#### GOAL
The lines below are to be quoted exactly, from the first through the one that contains "lastForm(QUARTERS.outer), 1: lastForm(QUARTERS.inner)".

#### INFORMATION SHOWN
┌──
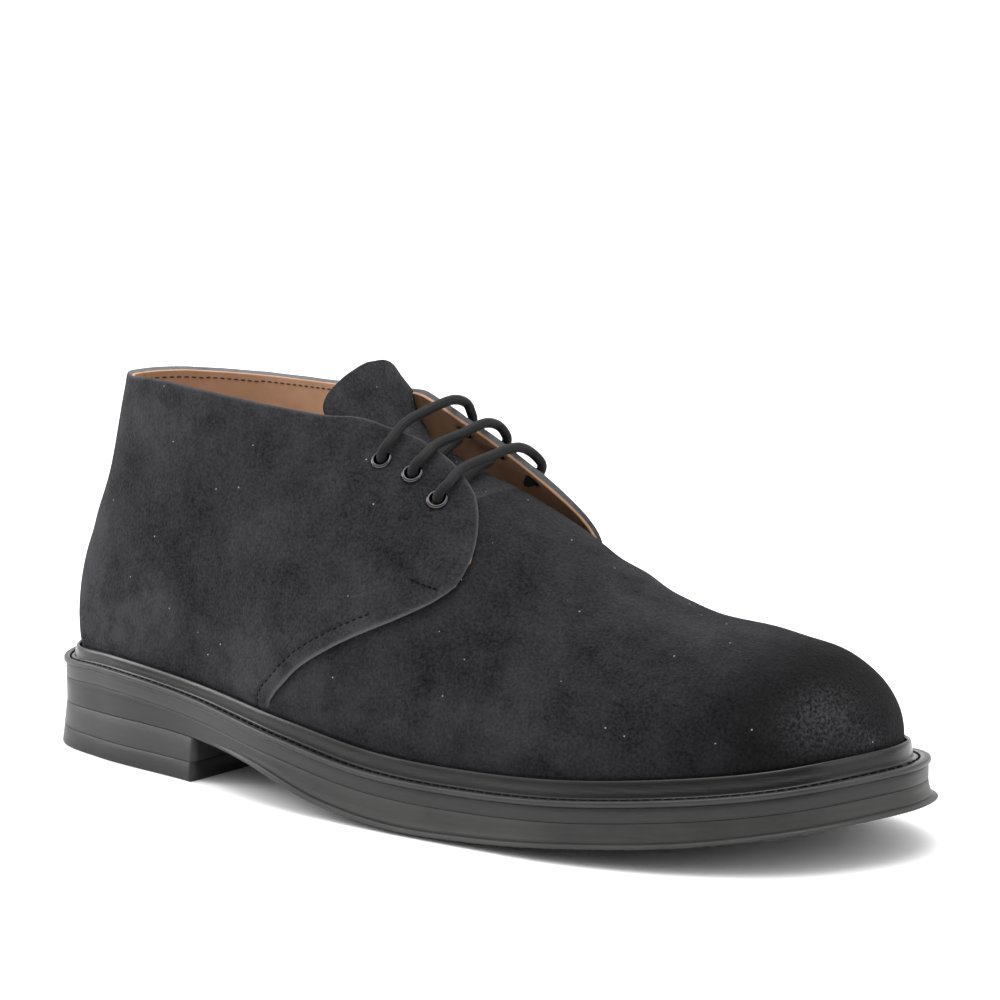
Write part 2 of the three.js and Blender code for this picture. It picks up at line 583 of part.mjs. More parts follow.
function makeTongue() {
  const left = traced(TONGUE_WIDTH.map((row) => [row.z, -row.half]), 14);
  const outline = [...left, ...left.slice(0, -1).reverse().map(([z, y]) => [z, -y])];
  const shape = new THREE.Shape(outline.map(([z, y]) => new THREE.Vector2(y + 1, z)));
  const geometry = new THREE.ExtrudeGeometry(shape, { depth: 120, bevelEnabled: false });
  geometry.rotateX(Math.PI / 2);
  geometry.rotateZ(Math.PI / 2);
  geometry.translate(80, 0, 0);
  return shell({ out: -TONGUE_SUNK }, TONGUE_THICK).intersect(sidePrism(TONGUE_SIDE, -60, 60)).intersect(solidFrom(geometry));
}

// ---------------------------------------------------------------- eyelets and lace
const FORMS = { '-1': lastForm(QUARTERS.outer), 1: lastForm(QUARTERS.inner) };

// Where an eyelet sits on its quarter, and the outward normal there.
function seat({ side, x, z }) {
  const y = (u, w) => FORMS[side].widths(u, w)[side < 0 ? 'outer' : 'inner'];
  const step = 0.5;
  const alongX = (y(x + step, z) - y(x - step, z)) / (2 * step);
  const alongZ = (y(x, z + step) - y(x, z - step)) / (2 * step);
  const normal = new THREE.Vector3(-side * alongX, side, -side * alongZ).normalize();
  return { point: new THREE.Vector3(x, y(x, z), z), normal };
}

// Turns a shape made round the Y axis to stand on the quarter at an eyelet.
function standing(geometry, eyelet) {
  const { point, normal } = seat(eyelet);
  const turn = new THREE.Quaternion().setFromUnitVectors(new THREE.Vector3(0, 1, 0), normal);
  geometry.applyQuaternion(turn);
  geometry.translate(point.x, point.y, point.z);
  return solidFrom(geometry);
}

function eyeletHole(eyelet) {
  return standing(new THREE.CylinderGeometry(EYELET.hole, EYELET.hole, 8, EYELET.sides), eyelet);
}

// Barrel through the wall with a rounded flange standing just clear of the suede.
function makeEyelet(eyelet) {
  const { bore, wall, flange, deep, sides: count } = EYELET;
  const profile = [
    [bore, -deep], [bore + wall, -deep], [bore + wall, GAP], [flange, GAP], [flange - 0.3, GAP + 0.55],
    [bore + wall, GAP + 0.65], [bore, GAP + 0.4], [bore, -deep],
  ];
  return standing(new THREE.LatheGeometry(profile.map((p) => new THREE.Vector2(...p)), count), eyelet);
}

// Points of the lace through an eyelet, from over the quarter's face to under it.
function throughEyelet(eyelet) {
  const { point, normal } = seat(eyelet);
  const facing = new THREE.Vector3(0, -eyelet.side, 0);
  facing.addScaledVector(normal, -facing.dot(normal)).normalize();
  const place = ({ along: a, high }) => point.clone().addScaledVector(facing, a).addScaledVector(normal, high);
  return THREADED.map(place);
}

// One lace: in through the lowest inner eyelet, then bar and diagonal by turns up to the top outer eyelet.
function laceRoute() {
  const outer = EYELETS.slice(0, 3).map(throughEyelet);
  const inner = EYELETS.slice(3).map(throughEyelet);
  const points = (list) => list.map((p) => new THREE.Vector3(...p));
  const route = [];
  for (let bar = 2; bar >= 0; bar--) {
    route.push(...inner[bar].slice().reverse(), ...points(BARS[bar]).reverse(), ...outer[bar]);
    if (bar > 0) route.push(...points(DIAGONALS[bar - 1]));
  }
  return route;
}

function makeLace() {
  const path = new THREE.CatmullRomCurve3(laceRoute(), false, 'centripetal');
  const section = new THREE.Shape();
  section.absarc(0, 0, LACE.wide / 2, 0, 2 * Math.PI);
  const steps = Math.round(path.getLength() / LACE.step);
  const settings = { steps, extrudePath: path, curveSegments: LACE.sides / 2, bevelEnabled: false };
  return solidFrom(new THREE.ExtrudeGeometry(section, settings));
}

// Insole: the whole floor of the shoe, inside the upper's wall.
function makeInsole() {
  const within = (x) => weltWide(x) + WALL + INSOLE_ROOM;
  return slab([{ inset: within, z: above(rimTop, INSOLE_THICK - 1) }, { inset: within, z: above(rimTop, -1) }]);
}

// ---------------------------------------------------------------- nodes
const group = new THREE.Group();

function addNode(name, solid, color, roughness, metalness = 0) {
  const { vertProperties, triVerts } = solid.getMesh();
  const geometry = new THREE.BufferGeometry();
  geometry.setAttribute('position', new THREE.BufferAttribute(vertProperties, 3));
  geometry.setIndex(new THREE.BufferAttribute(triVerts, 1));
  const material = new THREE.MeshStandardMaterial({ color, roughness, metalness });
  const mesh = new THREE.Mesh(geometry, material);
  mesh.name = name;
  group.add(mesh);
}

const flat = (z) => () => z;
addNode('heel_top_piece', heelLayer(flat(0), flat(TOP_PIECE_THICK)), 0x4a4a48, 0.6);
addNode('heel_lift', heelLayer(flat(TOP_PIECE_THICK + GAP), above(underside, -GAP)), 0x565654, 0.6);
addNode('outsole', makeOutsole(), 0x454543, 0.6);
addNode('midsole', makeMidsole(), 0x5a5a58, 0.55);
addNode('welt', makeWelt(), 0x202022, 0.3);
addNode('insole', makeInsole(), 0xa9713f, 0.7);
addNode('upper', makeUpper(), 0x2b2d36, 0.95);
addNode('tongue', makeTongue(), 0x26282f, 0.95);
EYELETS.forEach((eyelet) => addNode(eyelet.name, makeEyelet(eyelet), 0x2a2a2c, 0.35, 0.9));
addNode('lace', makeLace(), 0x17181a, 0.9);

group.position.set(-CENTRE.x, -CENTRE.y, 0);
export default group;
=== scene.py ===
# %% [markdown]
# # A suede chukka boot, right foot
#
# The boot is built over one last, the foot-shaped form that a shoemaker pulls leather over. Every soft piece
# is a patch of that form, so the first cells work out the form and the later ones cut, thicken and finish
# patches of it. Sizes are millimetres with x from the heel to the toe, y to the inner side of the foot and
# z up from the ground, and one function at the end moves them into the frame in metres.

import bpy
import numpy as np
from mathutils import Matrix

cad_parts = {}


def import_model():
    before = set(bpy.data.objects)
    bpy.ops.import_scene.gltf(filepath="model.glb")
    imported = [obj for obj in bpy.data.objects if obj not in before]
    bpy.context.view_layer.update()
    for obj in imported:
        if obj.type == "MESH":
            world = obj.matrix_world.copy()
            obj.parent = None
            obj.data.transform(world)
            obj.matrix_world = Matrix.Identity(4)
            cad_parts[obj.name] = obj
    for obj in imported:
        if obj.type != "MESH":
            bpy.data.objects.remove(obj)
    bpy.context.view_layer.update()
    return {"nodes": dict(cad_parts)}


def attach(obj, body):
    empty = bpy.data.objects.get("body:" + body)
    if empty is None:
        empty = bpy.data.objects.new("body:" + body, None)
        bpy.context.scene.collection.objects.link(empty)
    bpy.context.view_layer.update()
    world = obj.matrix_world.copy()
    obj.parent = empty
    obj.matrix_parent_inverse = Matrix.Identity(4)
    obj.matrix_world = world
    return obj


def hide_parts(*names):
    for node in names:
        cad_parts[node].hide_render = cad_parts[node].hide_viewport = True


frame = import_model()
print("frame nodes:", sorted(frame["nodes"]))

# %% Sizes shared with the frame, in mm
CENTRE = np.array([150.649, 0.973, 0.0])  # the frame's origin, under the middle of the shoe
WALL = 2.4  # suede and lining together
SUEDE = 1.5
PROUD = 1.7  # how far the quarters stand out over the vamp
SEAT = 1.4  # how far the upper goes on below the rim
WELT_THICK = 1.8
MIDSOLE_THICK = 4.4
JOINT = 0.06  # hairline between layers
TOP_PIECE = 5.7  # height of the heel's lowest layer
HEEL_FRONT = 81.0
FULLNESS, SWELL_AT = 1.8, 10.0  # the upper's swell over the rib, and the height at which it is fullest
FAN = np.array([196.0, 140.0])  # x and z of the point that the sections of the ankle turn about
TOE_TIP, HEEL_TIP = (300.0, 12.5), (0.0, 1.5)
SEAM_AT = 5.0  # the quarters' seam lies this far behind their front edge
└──
#### FINAL RESULT
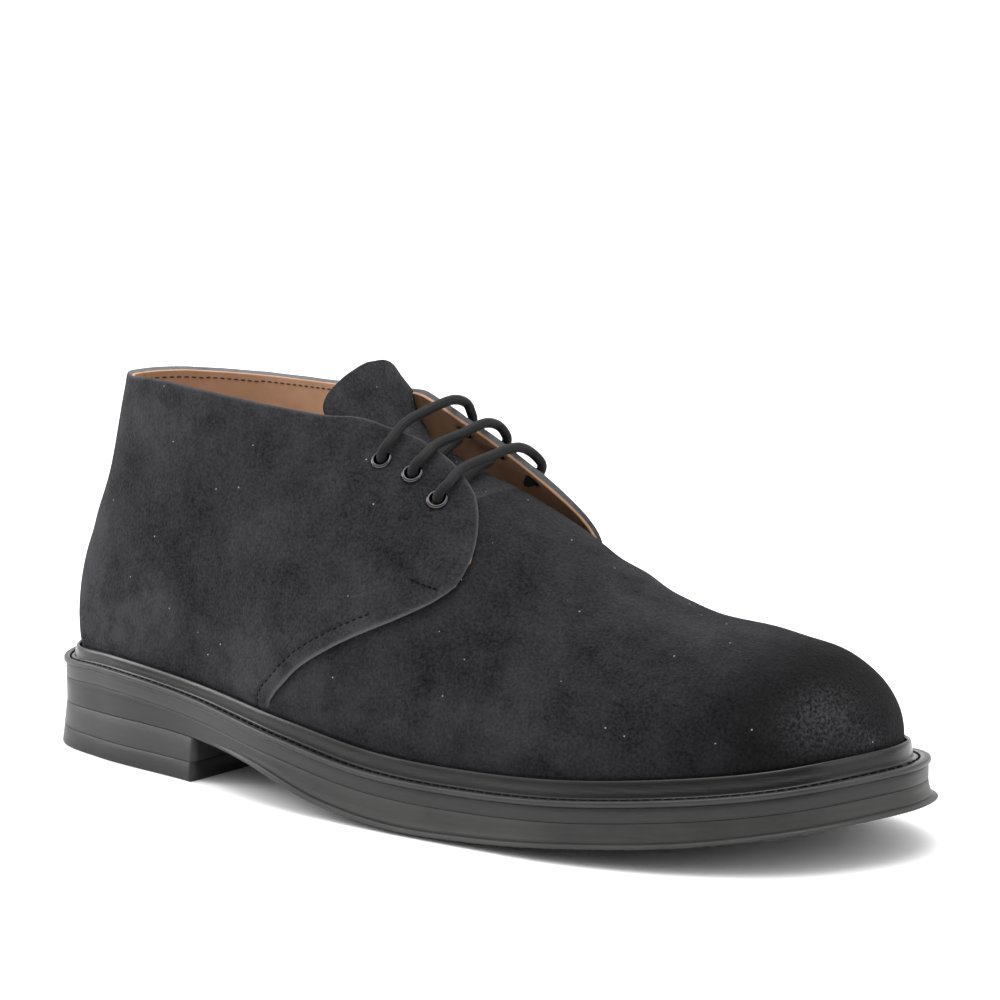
Write part 2 of the three.js and Blender code for this picture. It picks up at line 583 of part.mjs. More parts follow.
function makeTongue() {
  const left = traced(TONGUE_WIDTH.map((row) => [row.z, -row.half]), 14);
  const outline = [...left, ...left.slice(0, -1).reverse().map(([z, y]) => [z, -y])];
  const shape = new THREE.Shape(outline.map(([z, y]) => new THREE.Vector2(y + 1, z)));
  const geometry = new THREE.ExtrudeGeometry(shape, { depth: 120, bevelEnabled: false });
  geometry.rotateX(Math.PI / 2);
  geometry.rotateZ(Math.PI / 2);
  geometry.translate(80, 0, 0);
  return shell({ out: -TONGUE_SUNK }, TONGUE_THICK).intersect(sidePrism(TONGUE_SIDE, -60, 60)).intersect(solidFrom(geometry));
}

// ---------------------------------------------------------------- eyelets and lace
const FORMS = { '-1': lastForm(QUARTERS.outer), 1: lastForm(QUARTERS.inner) };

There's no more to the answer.